Images of the 60 sunken barrels spotted in 2011 and 2013 helped the scientists calibrate their algorithms. The result categorized not only an object’s location but also its size and brightness, “so that we can do further pattern analysis and classification of the types of targets,” Merrifield said.
From the AUV scans and data analysis, the expedition scientists discovered that more than 90% of the survey area contained some debris, Eric Terrill, chief scientist of the expedition and director of the Marine Physical Laboratory at Scripps, said at the news conference. Researchers found 100,000 pieces of human-made debris and identified the subset that were likely barrels holding DDT and other types of industrial waste, Terrill said.
This accumulation of seafloor dumping didn’t happen overnight. While Los Angeles today is mostly associated with Hollywood and moviemaking, oil and gas were once thriving industries in the area, and much of the waste from extraction and processing wound up in the ocean, Terrill said at the press event.
“The dumping of industrial rate waste in the ocean actually began in the ’30s and continued all the way into the early ’70s,” Terrill said.
Companies also dumped byproduct waste from agricultural DDT manufacturing in the sea, and in 1985 the Los Angeles Water Quality Control Board released a troubling report describing “decades of systematic neglect” in official oversight of toxic waste disposal, “with the result being irreversible damage to the marine environment,” the Los Angeles Times reported that year.

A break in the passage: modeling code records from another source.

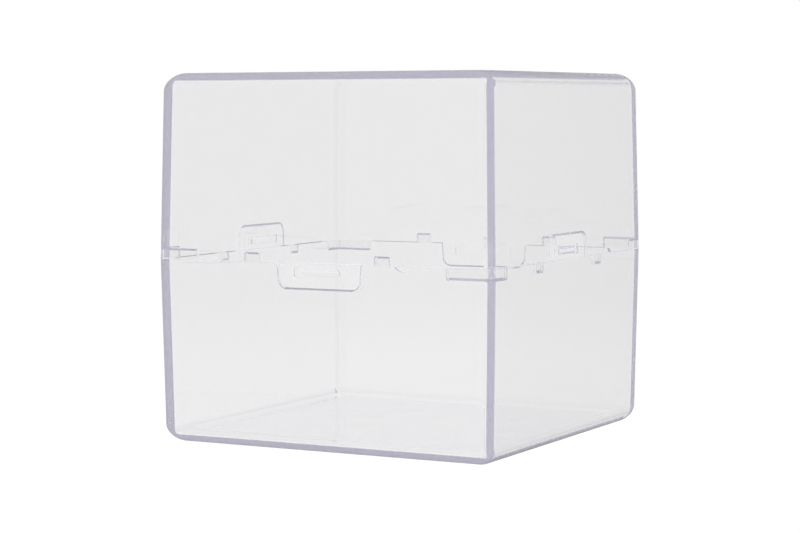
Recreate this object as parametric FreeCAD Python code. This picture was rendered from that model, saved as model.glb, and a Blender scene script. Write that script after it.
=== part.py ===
import FreeCAD, Part
import math
import os

os.makedirs("parts", exist_ok=True)

# A square box in clear plastic, made of two shallow tubs that meet rim to rim at half height. Each tub has
# two latch tongues and six short lugs, all flush with the outside, that lie in shallow pockets of the other
# tub. Everything is in millimetres, +Z up, with the middle of the underside at the origin.

# Overall size
SIDE = 76.0            # outside width and depth at the parting line
HEIGHT = 76.0          # underside of the base to the top of the lid
HALF_HEIGHT = HEIGHT / 2
RIM_GAP = 0.2          # air between the two rims when the box is shut

# Walls
WALL = 2.0             # side wall thickness
FLOOR = 2.0            # thickness of the floor and of the lid's top
DRAFT_DEG = 1.05       # lean of each side wall, widest at the rim
CORNER_R = 1.7         # outside radius of the upright corners
END_R = 3.8            # outside radius where the walls meet the floor
INNER_CORNER_R = 0.4   # inside radius of the upright corners
INNER_END_R = 0.6      # inside radius where the walls meet the floor

# Side faces, as a turn in degrees about the upright axis
RIGHT = 0
BACK = 90
LEFT = 180
FRONT = 270

# Middle of the latch and of the pair of lugs along each face, seen from outside, left is negative
LATCH_OFFSET = {FRONT: 0.1, BACK: 0.1, LEFT: -1.8, RIGHT: -1.8}
LUG_OFFSET = {FRONT: -0.5, BACK: -0.5, LEFT: -1.1, RIGHT: -1.1}

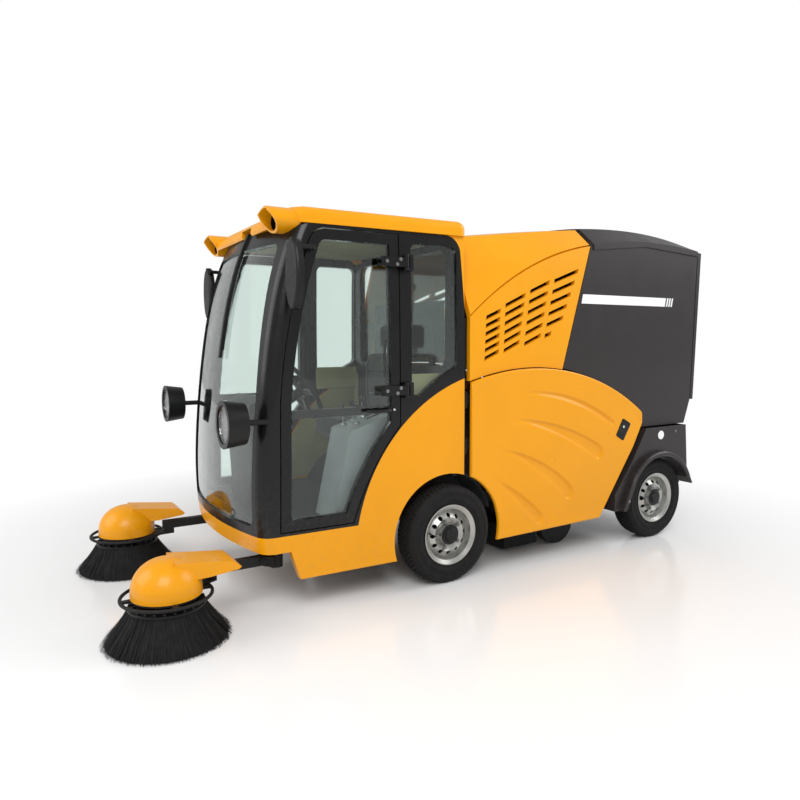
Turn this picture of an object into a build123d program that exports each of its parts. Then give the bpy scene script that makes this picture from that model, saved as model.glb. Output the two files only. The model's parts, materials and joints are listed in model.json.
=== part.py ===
from build123d import *
from collections import namedtuple
from math import cos, hypot, radians, sin, sqrt
import os

# Compact road sweeper: a glazed cab over the front axle, a louvred engine bay behind it, a tipping
# hopper over the rear axle, and two side brushes on arms ahead of the cab.
# Frame: +X forward, +Y to the driver's left, +Z up, millimetres. The origin is on the ground below
# the centre of the whole vehicle. Left pieces are drawn first and mirrored in the XZ plane.

os.makedirs("parts", exist_ok=True)

# ---------------------------------------------------------------- driving dimensions
FRONT_AXLE_X = 180.0
WHEELBASE = 1710.0
REAR_AXLE_X = FRONT_AXLE_X - WHEELBASE
TYRE_RADIUS = 275.0
TYRE_WIDTH = 155.0
WHEEL_Y = 605.0
AXLE_Z = TYRE_RADIUS
SEAT_CLEARANCE = 0.3  # gap between pieces that seat on or turn in each other
MOVING_GAP = 6.0  # shut line round doors, hopper and lids
ARCH_RADIUS = 340.0
REAR_ARCH_RADIUS = 292.0
SIDE_CUT = 900.0  # beyond the widest side

# chassis
RAIL_Y = 300.0
RAIL_WIDTH = 60.0
RAIL_WALL = 6.0
RAIL_LOW_Z = 330.0
RAIL_TOP_Z = 400.0
RAIL_FRONT_X = 1180.0
RAIL_REAR_X = -1890.0

# cab
CAB_REAR_X = 75.0
CAB_LOW_Z = 170.0
CAB_TOP_Z = 1960.0
CAB_WALL = 45.0
CORNER_RADIUS = 78.0
SIDE_TAPER = 22.0
NOSE_BOW = 55.0
FLOOR_THICKNESS = 15.0
DOOR_LOW_Z = 420.0
DOOR_TOP_Z = 1915.0
DOOR_FRAME_WIDTH = 52.0
GLASS_INSET = 10.0
GLASS_THICKNESS = 6.0
BUMPER_LOW_Z = 318.0

# engine bay and hopper
BAY_FRONT_X = 40.0
BODY_Y = 652.0
HOPPER_FRONT_TOP_X = -885.0
HOPPER_FRONT_LOW = (-668.0, 1180.0)
HOPPER_LOW_Z = 770.0
HOPPER_WALL = 25.0
SHELL_WALL = 30.0
HOPPER_REAR_X = -1970.0
TAILGATE_THICKNESS = 35.0
SIDE_DOOR_Y = 678.0
SIDE_DOOR_THICKNESS = 22.0
SILL_Z = 195.0

# brush gear
BRUSH_X = 1678.0
BRUSH_Y = 567.0
BRUSH_TIP_RADIUS = 292.0
GUARD_RADIUS = 199.0
ARM_PIVOT_X = 1190.0
ARM_PIVOT_Z = 250.0
SWING_PIVOT_X = 1120.0


def side_plane(y):
    """Plane facing -Y at distance y, with X to the right and Z up, for outlines seen from the side."""
    return Plane.XZ.offset(-y)


def side_sketch(flat):
    """Stands a flat (X, Z) sketch upright outside the left side."""
    return side_plane(SIDE_CUT).from_local_coords(flat)


def circle_through(first, second, third):
    """Centre and radius of the circle through three points."""
    (ax, ay), (bx, by), (cx, cy) = first, second, third
    turn = 2 * (ax * (by - cy) + bx * (cy - ay) + cx * (ay - by))
    first_sum, second_sum, third_sum = ax**2 + ay**2, bx**2 + by**2, cx**2 + cy**2
    centre_x = (first_sum * (by - cy) + second_sum * (cy - ay) + third_sum * (ay - by)) / turn
    centre_y = (first_sum * (cx - bx) + second_sum * (ax - cx) + third_sum * (bx - ax)) / turn
    return centre_x, centre_y, hypot(ax - centre_x, ay - centre_y)


def arc_z(arc, x):
    """Height at x of the upper side of the circle through an arc's three points."""
    centre_x, centre_z, radius = circle_through(*arc)
    return centre_z + sqrt(radius**2 - (x - centre_x) ** 2)


def chord_x(centre_x, radius, z):
    """X of the front side, at height z, of a circle round an axle's centre."""
    return centre_x + sqrt(radius**2 - (z - AXLE_Z) ** 2)


def keep(part, label):
    """Labels a finished piece and writes it as one STEP file."""
    part.label = label
    export_step(part, f"parts/{label}.step")


def keep_pair(part, label):
    """Writes a left piece and its mirror image as two nodes."""
    keep(part, f"{label}_left")
    keep(mirror(part, about=Plane.XZ), f"{label}_right")


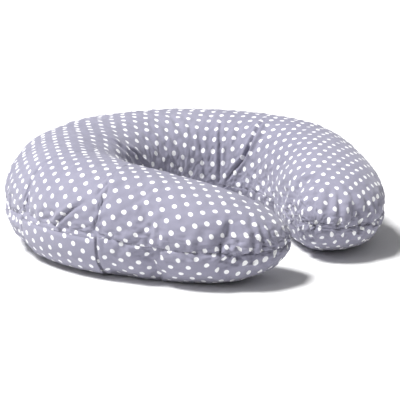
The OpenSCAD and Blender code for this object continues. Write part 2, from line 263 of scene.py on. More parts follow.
def inflate(points):
    """Blows the cover up by cloth simulation, with spare cloth beside the seams, and returns how far each
    point of the grid moves. Only the folds are kept whole: the form already has its size."""
    coarse = points[::2, ::2].copy()
    ns, nv = coarse.shape[:2]
    rng = np.random.default_rng(7)
    start = coarse + normals(coarse) * rng.normal(0, START_WAVER, (ns, nv, 1))
    obj, used = build("filling_trial", start.reshape(-1, 3), closed_faces(ns, nv))
    to_seam = seam_distance(coarse)[0].reshape(-1)[used]
    spare = 0.5 - 0.5 * np.exp(-((to_seam / GATHER_REACH) ** 2))
    spare[to_seam < 0.003] = 1.0
    group = obj.vertex_groups.new(name="spare")
    for k, w in enumerate(spare):
        group.add([k], float(w), "REPLACE")
    cloth = obj.modifiers.new("fill", "CLOTH")
    c = cloth.settings
    c.quality = 6
    c.mass = 0.15
    c.tension_stiffness = c.compression_stiffness = 20
    c.shear_stiffness = 8
    c.bending_stiffness = 0.15
    c.air_damping = 4
    c.use_pressure = True
    c.uniform_pressure_force = FILL_PRESSURE
    c.vertex_group_shrink = "spare"
    c.shrink_min = -SPARE_CLOTH
    c.shrink_max = SPARE_CLOTH
    c.effector_weights.gravity = 0
    cloth.collision_settings.use_collision = False
    cloth.point_cache.frame_start, cloth.point_cache.frame_end = 1, FILL_FRAMES
    scene = bpy.context.scene
    for f in range(1, FILL_FRAMES + 1):
        scene.frame_set(f)
    done = obj.evaluated_get(bpy.context.evaluated_depsgraph_get())
    co = np.zeros(int(used.sum()) * 3)
    done.data.vertices.foreach_get("co", co)
    moved = coarse.reshape(-1, 3).copy()
    moved[used] = co.reshape(-1, 3)
    moved = moved.reshape(ns, nv, 3)
    moved[0], moved[-1] = moved[0, 0], moved[-1, 0]
    bpy.data.objects.remove(obj)
    scene.frame_set(1)
    change = moved - coarse
    swell = smooth(change, 5, 5)
    change = change - (1 - KEPT_SWELL) * swell
    size = np.linalg.norm(change, axis=-1, keepdims=True)
    change *= np.minimum(1, MOVE_CAP / np.maximum(size, 1e-9))
    return finer(change, points.shape)


def finer(field, shape):
    """A coarse grid's field at the points of the grid twice as fine."""
    full = np.zeros(shape)
    full[::2, ::2] = field
    full[1::2, ::2] = (field[:-1] + field[1:]) / 2
    full[:, 1::2] = (full[:, ::2] + np.roll(full[:, ::2], -1, axis=1)) / 2
    return full


# ------------------------------------------------------------------ seams, puckers and creases
def seam_loop():
    """The seam as one closed line: round the outside, and back along the inside."""
    outer = skin(S, 0.0)
    inner = skin(S[::-1], 180.0)
    line = np.concatenate([outer, inner[1:]])
    u = np.concatenate([[0], np.cumsum(np.linalg.norm(np.diff(line, axis=0), axis=1))])
    fine = np.arange(0, u[-1], 0.001)
    return np.stack([np.interp(fine, u, line[:, k]) for k in range(3)], -1), fine


SEAM, SEAM_U = seam_loop()
TIP_U = {
    "left": float(SEAM_U[np.argmin(np.linalg.norm(SEAM - skin(LEFT, 0.0), axis=1))]),
    "right": 0.0,
}


def tree_of(points):
    tree = KDTree(len(points))
    for k, p in enumerate(points):
        tree.insert(p, k)
    tree.balance()
    return tree


SEAM_TREE = tree_of(SEAM)


def seam_distance(points):
    """Distance from the seam, and length along the seam loop of the nearest point of it."""
    found = [SEAM_TREE.find(p)[1:] for p in points.reshape(-1, 3)]
    k, d = np.array([f[0] for f in found]), np.array([f[1] for f in found])
    return d.reshape(points.shape[:2]), SEAM_U[k].reshape(points.shape[:2])


P0 = skin(S[:, None], V[None, :])
N0 = normals(P0)
TO_SEAM, ALONG_SEAM = seam_distance(P0)
UPPER = (np.arange(NV) <= TOP_CELLS)[None, :]

filled = P0 + inflate(P0)


def pucker_shape(x, width):
    """A groove with a soft ridge on each side."""
    groove = -np.exp(-((x / width) ** 2))
    ridge = np.exp(-(((np.abs(x) - 2.1 * width) / (1.2 * width)) ** 2))
    return groove + 0.45 * ridge


def loop_gap(u, at):
    """Signed distance along the seam loop."""
    total = SEAM_U[-1]
    return (u - at + total / 2) % total - total / 2


# Strong puckers on the outer seam: place along the pillow, depth, width, reach above and below it
STRONG_GATHERS = [
    (0.374, 0.0020, 0.0026, 0.016, 0.004),
    (0.446, 0.0050, 0.0028, 0.030, 0.018),
    (0.456, 0.0030, 0.0024, 0.018, 0.014),
    (0.484, 0.0034, 0.0026, 0.024, 0.014),
    (0.494, 0.0030, 0.0024, 0.018, 0.012),
    (0.523, 0.0048, 0.0026, 0.028, 0.016),
    (0.534, 0.0044, 0.0024, 0.032, 0.016),
    (0.546, 0.0048, 0.0026, 0.030, 0.018),
    (0.560, 0.0050, 0.0028, 0.040, 0.018),
    (0.574, 0.0040, 0.0028, 0.044, 0.016),
    (0.587, 0.0036, 0.0028, 0.040, 0.014),
    (-0.570, 0.0036, 0.0032, 0.060, 0.018),
    (-0.560, 0.0030, 0.0028, 0.040, 0.016),
    (-0.549, 0.0036, 0.0030, 0.062, 0.018),
    (-0.537, 0.0028, 0.0028, 0.044, 0.016),
    (-0.525, 0.0032, 0.0030, 0.056, 0.016),
    (-0.509, 0.0024, 0.0028, 0.040, 0.014),
    (-0.492, 0.0020, 0.0030, 0.034, 0.012),
]


# The random puckers: ranges of their depth, width, reach above and below the seam, slant and spacing
DEPTHS, WIDTHS = (0.0005, 0.0014), (0.0026, 0.0042)
REACH_ABOVE, REACH_BELOW = (0.010, 0.030), (0.008, 0.018)
SLANTS, SPACINGS = (-0.25, 0.25), (0.014, 0.034)
# They keep clear of the strong ones, and grow within this reach of a tip
CLEAR_OF_STRONG, TIP_PULL_REACH = 0.010, 0.13
# They are shallower where the cloth is taut over the flap, and along the inner seam
TAUT_S, TAUT_SHARE, INNER_SHARE = (0.08, 0.43), 0.35, 0.2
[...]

According to estimates, companies dumped between 386 and 772 tons (350 and 700 metric tons) of waste at offshore locations in the San Pedro Basin over nearly four decades, Terrill said. But it was unknown how extensive the dumping was, where exactly it happened, and if the containers holding the waste were leaking (and how much).
A nearby location in the Palos Verdes Shelf is already recognized as highly contaminated with DDT and PCBs (polychlorinated biphenyls, another toxic industrial compound) and is designated as a Superfund site — a location so permeated with hazardous waste that it has been targeted by the Environmental Protection Agency (EPA) for cleanup, Terrill said.
Vital clues came to light in 2011 and 2013, when David Valentine, a professor of Earth science and biology at the University of California Santa Barbara’s Marine Institute captured remote camera images of 60 industrial waste barrels on the seafloor, describing the toxic mess in a study published in 2019 in the journal Environmental Science and Technology.
Then, in October 2020, investigative reporting by the L.A. Times dug up damning details about DDT dumping. Shipping logs from the Montrose Chemical Corporation of California — the largest manufacturer of DDT in the U.S., based in Los Angeles from 1947 to 1982 — noted that thousands of barrels containing DDT were transported monthly and discarded in the deep sea near Catalina. In later years, crews began dumping the barrels closer to the California coast.
They also took other measures to speed up the work. “When the barrels were too buoyant to sink on their own, one report said, the crews simply punctured them,” the L.A. Times reported.
While the research team doesn’t yet know how many of the 27,000 newly-described barrels hold DDT, the survey offers a starting point for investigating the containers’ environmental impact. The team’s discoveries have already prompted California Senator Dianne Feinstein to request that the EPA “prioritize urgent and meaningful action to remediate this serious threat to human and environmental health,” in a letter to the agency penned on March 12.
The scientists plan to analyze the data from the R/V Sally Ride expedition for a future peer-reviewed study, but releasing these initial findings (first in March, then in more detail on April 26) calls attention to the scope of the dump site and the threats it may pose to ocean ecosystems and marine life, the scientists said.
“Putting this out now as a way to get information to policymakers and for other efforts,” Merrifield said.
“We are hopeful the data will inform the development of strategies to address potential impacts from the dumping,” Terrill added.